Nina Gardner concluded by urging the listeners on the webinar to become conscious consumers – and to put as much energy into researching whether the products and produce they buy are ethically sourced than they do when buying “bio” or organic.

Full Audio:

The Human Trafficking Initiative Series – Business and Human Rights in the Agri-food Industry: The Case of Migrant Workers
Human Trafficking Series

hosted by Professor Sara Pennicino

Nina Luzzatto Gardner
Chair: Johns Hopkins University SAIS, US
Sara Pennicino
Johns Hopkins University SAIS Europe; University of Padua, Italy
Laura Safer Espinoza
Fair Food Standards Council, US
Yvan Sagnet
NoCap, Italy

Jointly organized with the Center for Constitutional Studies and Democratic Development (CCSDD). Supported by the Associazione di cultura e di studio italo-americana Luciano Finelli Friends of the Johns Hopkins University.

This panel is part of "The Agri-food Industry in the Wake of Covid 19: Countering the Exploitation of Migrant Workers in Italy and the US", a series consisting of two events regarding human trafficking.

In Italy, the so-called ‘caporalato' phenomenon refers to a form of illegal intermediation and exploitation of migrant workers in the agricultural sector, constituting up to one fourth of the total agricultural workforce.

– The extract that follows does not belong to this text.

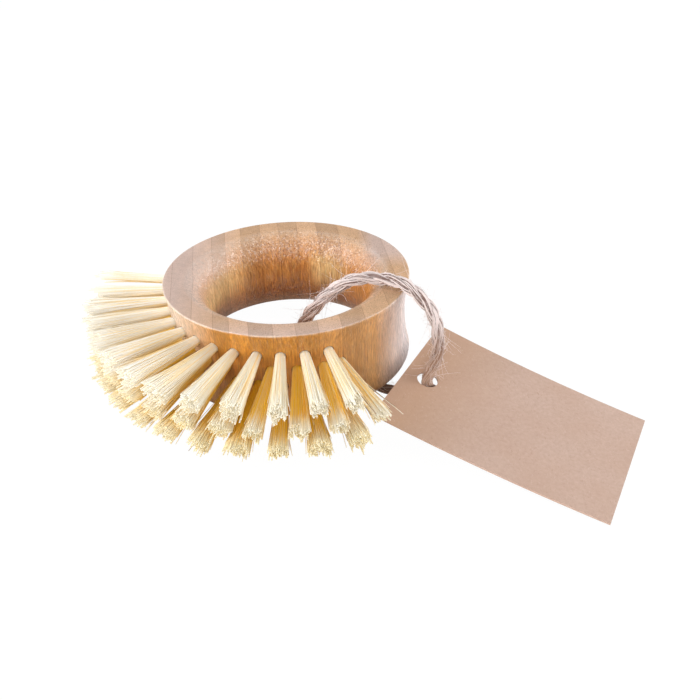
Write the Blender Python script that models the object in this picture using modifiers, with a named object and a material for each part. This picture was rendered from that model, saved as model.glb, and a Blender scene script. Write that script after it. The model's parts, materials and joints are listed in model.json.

In the US, it is an open secret that those harvesting America's food are mainly immigrants and decades-long residents of the country.

The seminar series addresses this form of exploitation of migrant workers in the wake of Covid-19 by comparing policies adopted in Italy and the US. The pandemic brought the high demand for short-term, flexible labor in the agri-food industry to the attention of the general public, as supply chains risked shortages due to lockdown measures imposed by governments. The pandemic thereby exacerbated a pre-existing and long-standing problem of the agricultural and food industry, one which is at the crossroads between organized crime, corruption and trafficking of human beings.

The seminars will tackle this complex phenomenon by bringing together experts and activists, with the goal of offering SAIS students the opportunity to learn about forms of modern slavery and the strategies required to counter human exploitation at a national and international level.

The panel will discuss the role played in Italy and the US by companies in the agri-food sector, and strategies to promote compliance with international labor standards in today's global economy. A trailer from the recently released documentary "The Invisibles," a production of Doha Debates, will be shown to introduce the debate.